Reference to Data and Repetition of Matters Paragraphs 18, 20 and 30
83. A group of objections was taken to the alleged vagueness of such
allegations as "Bond referred to certain data" in para 18; "Yonge
... by
reference to the whiteboard confirmed..." in para 20; and "Beckwith ...
repeated the substance of the statements..." in para
30. In my opinion none of
these pleas is embarrassing.
"Significant Extent" - Paragraph 24(h) and 36(h)
84. Paragraphs 24 and 36 allege that at the Saturday and Sunday meetings
respectively the representatives of the State who attended
and the Budget
Sub-committee knew and Connell appreciated that they knew that:
"The proposal to solve the existing and anticipatedObjection is taken to the vagueness of the term "significant extent". It refers however to the state of mind of Connell and the representatives and, in my opinion, is not objectionable.
liquidity problems of Rothwells was for the benefit of
Rothwells and, to a significant extent, of Connell."
85. In this section of the submission also, counsel for Connell contended
that in paras 63, 64 and 65 there is no plea that Connell
actually knew of any
of the particular things pleaded in those paragraphs. But as the State points
out, there is no need to plead
that he knew those things were true. It is
sufficient for deceit that he knew his representations were false, a plea
which was made
in para 60.
Material Facts to Be Disclosed - Paragraphs 46, 47 and 48
86. I do not propose to deal separately with Connell's objections in relation
to these paragraphs.
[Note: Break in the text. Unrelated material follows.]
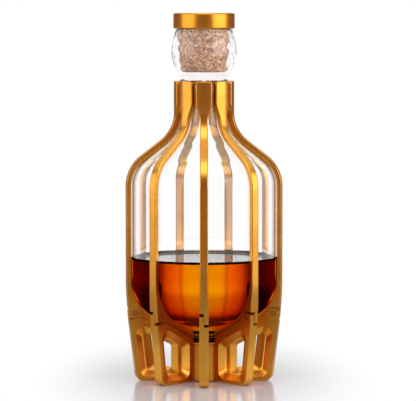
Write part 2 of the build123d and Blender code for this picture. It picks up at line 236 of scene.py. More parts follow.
def add_node(
    tree: Tree,
    kind: str,
    settings: dict[str, object] | None = None,
    values: dict[str, object] | None = None,
    links: dict[str, Socket] | None = None,
) -> bpy.types.Node:
    """Adds a node to a tree with its settings, values and links.

    Args:
        tree: The node tree.
        kind: The node's type name after ShaderNode.
        settings: Properties of the node, set first.
        values: Socket values by socket name.
        links: Output sockets of other nodes by the name of the input that they feed.

    Returns:
        The new node.
    """
    node = tree.nodes.new("ShaderNode" + kind)
    for key, value in (settings or {}).items():
        setattr(node, key, value)
    for key, value in (values or {}).items():
        socket(node.inputs, key).default_value = value
    for key, source in (links or {}).items():
        tree.links.new(source, socket(node.inputs, key))
    return node


def maths(
    tree: Tree, operation: str, first: Socket, second: Socket | float = 0.0, clamp: bool = False
) -> Socket:
    """Adds a Math node.

    Args:
        tree: The node tree.
        operation: What it works out.
        first: The output that it starts from.
        second: Another output or a number, where the operation takes two.
        clamp: Whether the result stays from 0 to 1.

    Returns:
        The result's output.
    """
    settings = {"operation": operation, "use_clamp": clamp}
    node = add_node(tree, "Math", settings, links={"Value": first})
    if isinstance(second, float):
        node.inputs[1].default_value = second
    else:
        tree.links.new(second, node.inputs[1])
    return node.outputs["Value"]


def length(tree: Tree, vector: Socket) -> Socket:
    """Adds the length of a vector."""
    settings = {"operation": "LENGTH"}
    return add_node(tree, "VectorMath", settings, links={"Vector": vector}).outputs["Value"]


def ranged(
    tree: Tree, value: Socket, start: Point, end: Point = (0.0, 1.0), shape: str = "LINEAR"
) -> Socket:
    """Adds a Map Range node.

    Args:
        tree: The node tree.
        value: The output that it maps.
        start: The range that it maps from.
        end: The range that it maps to.
        shape: How it goes from one end to the other.

    Returns:
        The mapped output.
    """
    node = add_node(
        tree, "MapRange", {"interpolation_type": shape},
        {"From Min": start[0], "From Max": start[1], "To Min": end[0], "To Max": end[1]},
        {"Value": value},
    )
    return node.outputs["Result"]


def ramp(tree: Tree, factor: Socket, stops: Stops) -> Socket:
    """Adds a colour ramp with the given stops.

    Args:
        tree: The node tree.
        factor: What drives the ramp.
        stops: Place from 0 to 1 and sRGB hex value of each stop.

    Returns:
        The colour output.
    """
    node = add_node(tree, "ValToRGB", links={"Fac": factor})
    elements = node.color_ramp.elements
    while len(elements) < len(stops):
        elements.new(0.5)
    for element, (place, code) in zip(elements, stops):
        element.position = place
        element.color = linear(code)
    return node.outputs["Color"]


def blend(tree: Tree, kind: str, share: float, under: Socket, over: Socket) -> Socket:
    """Adds a Mix node that lays one colour over another.

    Args:
        tree: The node tree.
        kind: The blend type.
        share: How strongly the upper colour counts.
        under: The lower colour.
        over: The upper colour.

    Returns:
        The colour output.
    """
    settings = {"data_type": "RGBA", "blend_type": kind}
    node = add_node(tree, "Mix", settings, {"Factor": share}, {"A": under, "B": over})
    return socket(node.outputs, "Result")


def either(tree: Tree, share: Socket, first: Socket, second: Socket) -> Socket:
    """Adds a Mix Shader node.

    Args:
        tree: The node tree.
        share: An output that is 0 for the first shader and 1 for the second.
        first: The first shader.
        second: The second shader.

    Returns:
        The mixed shader's output.
    """
    node = add_node(tree, "MixShader", links={"Fac": share})
    tree.links.new(first, node.inputs[1])
    tree.links.new(second, node.inputs[2])
    return node.outputs["Shader"]


def new_material(name: str) -> tuple[Material, Tree]:
    """Makes an empty material and gives it with its node tree."""
    material = bpy.data.materials.new(name)
    material.use_nodes = True
    material.node_tree.nodes.clear()
    return material, material.node_tree


def object_place(tree: Tree) -> Socket:
    """Adds Object coordinates, in m."""
    return add_node(tree, "TexCoord").outputs["Object"]


def per_metre(size_mm: float) -> float:
    """Scale of a noise or cell pattern whose features are that many mm wide."""
    return 1 / (size_mm * MM)


def noise(
    tree: Tree, place: Socket, size_mm: float, detail: float, roughness: float = 0.5
) -> bpy.types.Node:
    """Adds a noise texture whose features are that many mm wide."""
    values = {"Scale": per_metre(size_mm), "Detail": detail, "Roughness": roughness}
    return add_node(tree, "TexNoise", values=values, links={"Vector": place})


def relief(tree: Tree, height: Socket, strength: float, depth_mm: float) -> Socket:
    """Adds a bump that many mm deep and gives its normal."""
    values = {"Strength": strength, "Distance": depth_mm * MM}
    return add_node(tree, "Bump", values=values, links={"Height": height}).outputs["Normal"]


def finish(tree: Tree, surface: Socket) -> None:
    """Ends a material with its surface."""
    add_node(tree, "OutputMaterial", links={"Surface": surface})


def lamp_lit(tree: Tree, shader: Socket, tint: str) -> Socket:
    """Lets the lamps' light straight through a clear surface, where it would cast a black shadow.

    Args:
        tree: The node tree.
        shader: The clear surface's shader.
        tint: Colour that the lamps' light takes on.

    Returns:
        The mixed shader's output.
    """
    straight = add_node(tree, "BsdfTransparent", values={"Color": linear(tint)}).outputs["BSDF"]
    return either(tree, add_node(tree, "LightPath").outputs["Is Shadow Ray"], shader, straight)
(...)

For the reasons outlined in dealing
with the objections
raised by Wardley, Wardley Securities and Yonge, they can stand.
Bond Fee - Paragraph 66
87. Paragraph 66 alleges that at the time of the Saturday and/or the Sunday
meetings Bond and Connell had agreed with Rothwells would
pay Bond Corporation
a $16 million fee for its role in arranging the capital raising and indemnity.
Alternatively , it is said the
agreement was reached before midnight on 26/27
October. It is pleaded that there was an obligation to disclose this
agreement to
representatives of the State or the Budget Sub-committee in the
light of earlier statements that Bond Corporation was receiving no
fee. It is
alleged that no such disclosure was made. Objection was taken to the
alternative pleas and the alleged rolling up of
four causes of action. In
this respect, I accept the submissions made by the State that the alternative
pleas falsify representations
pleaded elsewhere and can support a plea that
Connell, by his conduct, falsely represented that Bond Corporation was not
charging
or receiving a fee. Paragraph 66 can stand.
Paragraph 67
88. This is related to the preceding paragraph in that it alleges the payment
of a fee of $16 million by Rothwells to Connell on
or about 19 November 1987.
It can stand.
The Connell $70 Million Contribution - Paragraphs 16(a), 30(d) 35(b) and 36(g)
89. It is conceded by the State that the pleaded representation that Connell was committing his entire personal assets of $70 million to Rothwells plays no direct part in any cause of action. Nevertheless it is said that it is a necessary plea in order to place the actionable representations in their proper context. It is also a plea relevant to reliance by the State on Connell's other statements. I accept those submissions.
90. Remaining objections set out in the written submission on behalf of
Connell relate to the pleading of implied representations
and incorporation by
reference of some paragraphs in others notably in paras 50, 51, 52, 60, 61 and
62 and the pleading of fraud
in para 60. These matters have been addressed
earlier in the reasons to the extent that I consider necessary for present
purposes.
Knowingly Concerned
91. Objection is also taken to the allegation that Connell was knowingly
concerned with the conduct of Wardley, Wardley Securities
and Bond
Corporation. The State contends that there are various facts pleaded to
support these allegations, but that in any event
the only pleading necessary
was that Connell adopted or endorsed the representations made by or on behalf
of the companies and knew
of their falsity in the circumstances of a rescue
proposal jointly put to the State for the benefit of himself and his company.
In
my opinion that is at least an arguable proposition and the plea of knowing
involvement will not be struck out.
Rothwells 1987 Accounts
92. Various objections were taken to the references in the pleadings to these
accounts. Subject to the view I have formed of the
reference to "significant
loans" in para 17 and having regard to the submissions made by the State, I am
not persuaded that the reference
to the accounts is otherwise embarrassing.
CONCLUSION
93. A substantial attack has been mounted by the various respondents against the consolidated statement of claim. A significant number of deficiencies has been exposed. But although the statement of claim is complex and its various parts interdependent, the deficiencies are not enough to undermine its essential integrity. For the most part they can be cured by amendment. Further, I am satisfied that subject to appropriate amendments the issues raised by the State against the various respondents are adequately defined. Subject to the filing of a further amended statement of claim, programming orders can be made to enable this action to progress to trial. Questions arising out of the position of Mr Connell because of pending criminal proceedings against him must be dealt with and the programming directions should take account of any motion he may wish to bring in that regard. I will make orders striking out the objectionable elements of the consolidated statement of claim with leave to amend and will allow the parties a short time to bring in a minute of proposed directions and to make submissions on the costs of the motions dealt with in this judgment.